Esperança e direção é seu poema a nos dizer que Sim!, podemos largar do cais e sair em muitas direções.

Hedinale Coelho


[i] O livro A(mar) pode ser adquirido no link: http://www.edicoescandido.com/amar

[ii] Para quem não sabe, bell hooks foi uma mulher, negra, americana, feminista, professora e escritora, que dedicou sua vida inteira à luta contra o patriarcado, contra a dominação, contra o racismo, e que defendeu a necessidade de combatê-los através do ato revolucionário do amor.

[iii] Newton Bonder é rabino da Congregação Judaica do Brasil e da Associação Religiosa Israelita do RJ, ordenado pelo Jewish Theological Seminary (Nova York), onde obteve os títulos de doutor, mestre e bacharel em literatura hebraica (bacharelado em conjunto com a Universidade de Columbia).
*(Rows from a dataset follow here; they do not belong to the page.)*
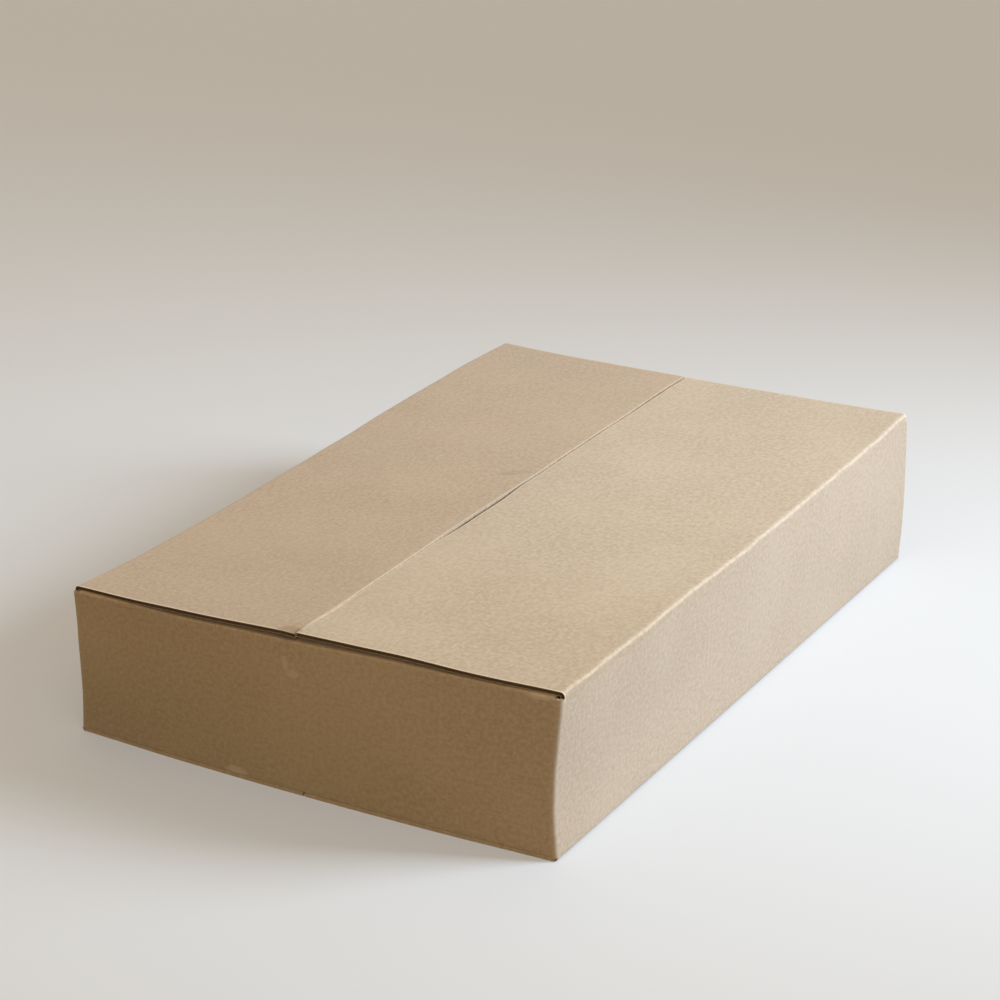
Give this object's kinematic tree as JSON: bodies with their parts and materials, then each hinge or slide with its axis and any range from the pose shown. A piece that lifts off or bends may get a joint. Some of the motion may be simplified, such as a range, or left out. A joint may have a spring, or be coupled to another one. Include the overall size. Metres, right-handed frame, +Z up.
{
  "type": "closed slotted cardboard box",
  "caption": "Low kraft cardboard carton, folded shut: outer top flaps meet in a seam along the length and open on their folds.",
  "frame": {"origin": "centre of the footprint, on the surface the box stands on", "axes": "+Y along the length and the top seam, +X across the width towards the right long wall, +Z up"},
  "size_m": [0.2, 0.31, 0.063],
  "materials": {
    "kraft_board": "matte"
  },
  "bodies": {
    "carton": {"carton": "kraft_board"},
    "flap_right": {"top_flap_right": "kraft_board"},
    "flap_left": {"top_flap_left": "kraft_board"}
  },
  "joints": [
    {"name": "right_flap_fold", "type": "hinge", "parent": "carton", "child": "flap_right", "pos_m": [0.1, 0, 0.06225], "axis": [0, 1, 0], "range_deg": [0, 218]},
    {"name": "left_flap_fold", "type": "hinge", "parent": "carton", "child": "flap_left", "pos_m": [-0.1, 0, 0.06225], "axis": [0, -1, 0], "range_deg": [0, 218]}
  ]
}
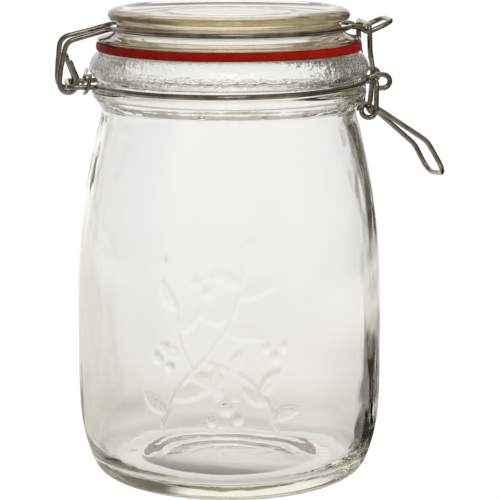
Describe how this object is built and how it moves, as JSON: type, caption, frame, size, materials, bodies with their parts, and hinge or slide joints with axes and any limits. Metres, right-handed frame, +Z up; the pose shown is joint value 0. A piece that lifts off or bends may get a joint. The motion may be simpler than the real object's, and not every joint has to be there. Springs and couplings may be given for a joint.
{
  "type": "clip top jar",
  "caption": "Clear glass storage jar with a hinged glass lid, a rubber sealing ring and an over-centre wire lever clip.",
  "frame": {"origin": "centre of the part's bounding box seen from above, on the surface the jar stands on; the jar's own axis is 8.2 mm towards the hinge", "axes": "+Z up along the jar's axis, +X from the wire hinge to the lever clip, so that the picture's viewer stands on the -Y side"},
  "size_m": [0.1447, 0.1136, 0.1746],
  "materials": {
    "clear_glass": "clear pressed glass, smooth",
    "red_rubber": "matt moulded rubber",
    "tinned_wire": "drawn steel wire, bright tin plate, slightly worn"
  },
  "bodies": {
    "jar": {"jar_glass": "clear_glass", "neck_wire": "tinned_wire", "neck_tie": "tinned_wire"},
    "lid": {"lid_glass": "clear_glass", "seal": "red_rubber", "lid_wire": "tinned_wire"},
    "lever": {"lever": "tinned_wire"},
    "link": {"link": "tinned_wire"}
  },
  "joints": [
    {"name": "lid_hinge", "type": "hinge", "parent": "jar", "child": "lid", "pos_m": [-0.0679, 0, 0.1471], "axis": [0, -1, 0], "range_deg": [0, 110]},
    {"name": "lever_pivot", "type": "hinge", "parent": "jar", "child": "lever", "pos_m": [0.0448, 0, 0.1476], "axis": [0, -1, 0], "range_deg": [0, 100]},
    {"name": "link_pivot", "type": "hinge", "parent": "lever", "child": "link", "pos_m": [0.0424, 0, 0.137], "axis": [0, -1, 0], "range_deg": [-72, 0]}
  ],
  "couplings": [
    {"joint": "link_pivot", "follows": "lever_pivot", "ratio": -0.7}
  ]
}
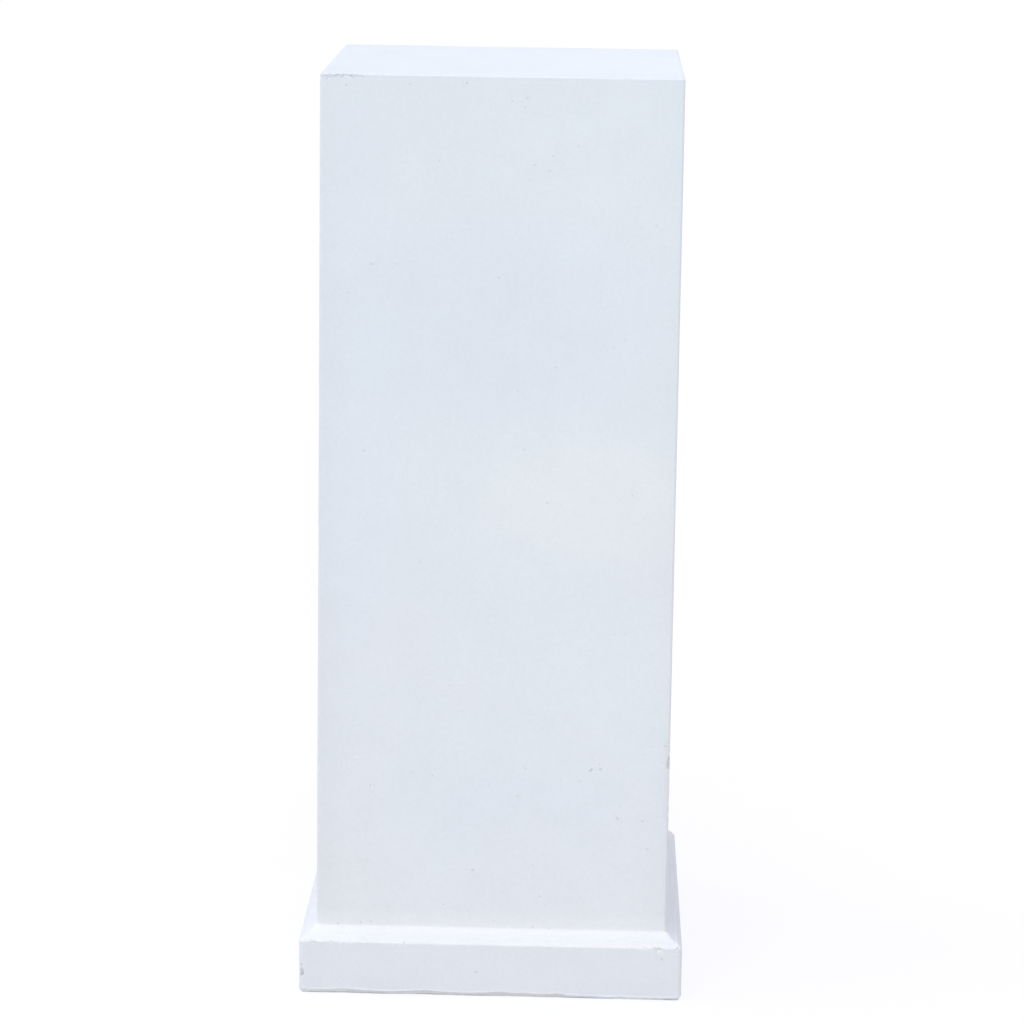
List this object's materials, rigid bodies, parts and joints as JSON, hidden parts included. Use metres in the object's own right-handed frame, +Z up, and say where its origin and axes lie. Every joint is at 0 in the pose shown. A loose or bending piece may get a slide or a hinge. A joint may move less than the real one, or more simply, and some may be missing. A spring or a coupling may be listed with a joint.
{
  "type": "square display pedestal",
  "caption": "Plain square pedestal with a tall drafted shaft on a low splayed plinth, to stand a pot, bust or figure on.",
  "frame": {"origin": "middle of the underside, on the ground", "axes": "+Z up along the shaft, -Y out of the front face, +X to the right as the front is seen"},
  "size_m": [0.3286, 0.3286, 0.785],
  "materials": {
    "painted_cast_stone": "matt white paint, brushed, on cast stone"
  },
  "bodies": {
    "root": {"pedestal": "painted_cast_stone"}
  },
  "joints": []
}
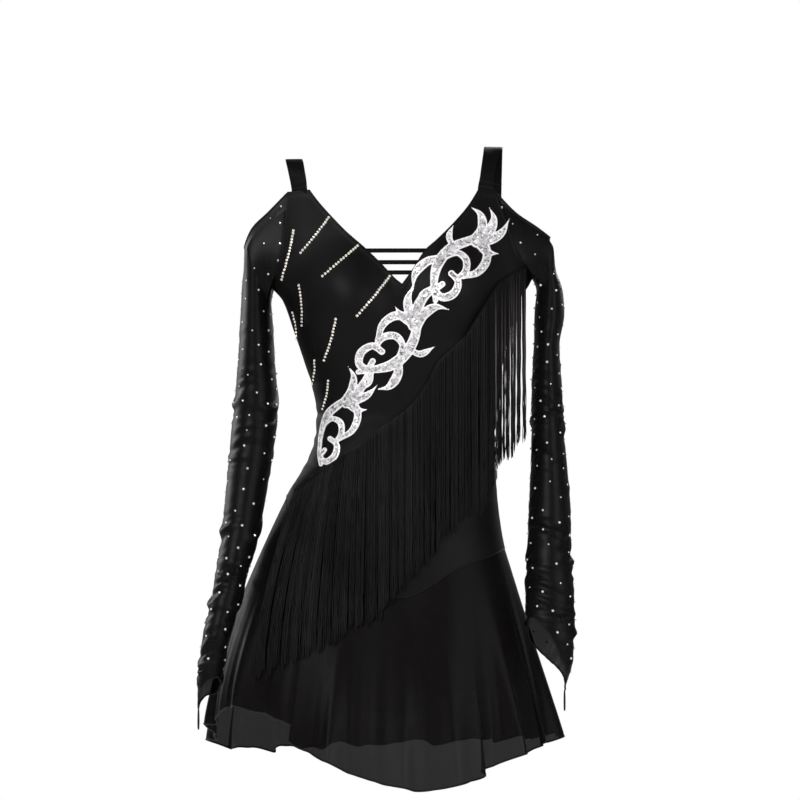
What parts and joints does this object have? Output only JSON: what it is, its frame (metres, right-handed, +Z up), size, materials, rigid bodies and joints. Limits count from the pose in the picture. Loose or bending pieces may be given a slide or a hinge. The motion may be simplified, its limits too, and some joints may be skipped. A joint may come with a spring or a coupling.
{
  "type": "figure skating dress",
  "caption": "Black figure skating dress with bare-shoulder net sleeves, slanted fringe, leafy silver applique and a short flared skirt; it is worn on the shoulders.",
  "frame": {"origin": "midway between the tops of the two shoulder straps, where the wearer's shoulders hold the dress", "axes": "+Z up, +X to the wearer's left, -Y to the wearer's front"},
  "size_m": [0.4589, 0.3392, 0.7798],
  "materials": {
    "stretch_cloth": "matte black stretch knit with a soft sheen",
    "chiffon": "sheer black chiffon with a rolled hem",
    "net": "sheer black stretch net with small silver stones",
    "elastic": "black covered elastic",
    "fringe_yarn": "black silky fringe yarn",
    "silver_applique": "silver sequinned cloth with a bright corded edge"
  },
  "bodies": {
    "root": {"bodice_front": "stretch_cloth", "bodice_back": "stretch_cloth", "brief_front": "stretch_cloth", "brief_back": "stretch_cloth", "brief_gusset": "stretch_cloth", "skirt_front": "chiffon", "skirt_back": "chiffon", "sleeve_right_upper": "net", "sleeve_right_middle": "net", "sleeve_right_lower": "net", "sleeve_left_upper": "net", "sleeve_left_middle": "net", "sleeve_left_lower": "net", "strap_right": "elastic", "strap_left": "elastic", "neck_bar_top": "elastic", "neck_bar_middle": "elastic", "neck_bar_low": "elastic", "finger_loop_right": "elastic", "finger_loop_left": "elastic", "fringe": "fringe_yarn", "applique": "silver_applique"}
  },
  "joints": []
}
É autor, entre outros, de A Alma Imoral (obra que foi adaptada para o teatro por Clarice Niskier e em formato de documentário por Silvio Tendler, Exercícios d`Alma: A Cabala como Sabedoria em Movimento (vencedor do Prêmio Jabuti), A Cabala e a Arte de Preservação da Alegria, Cabala e a Arte do Tratamento da Cura, O Sagrado, A Cabala do Dinheiro e A Cabala da Inveja, todos pela Editora Rocco.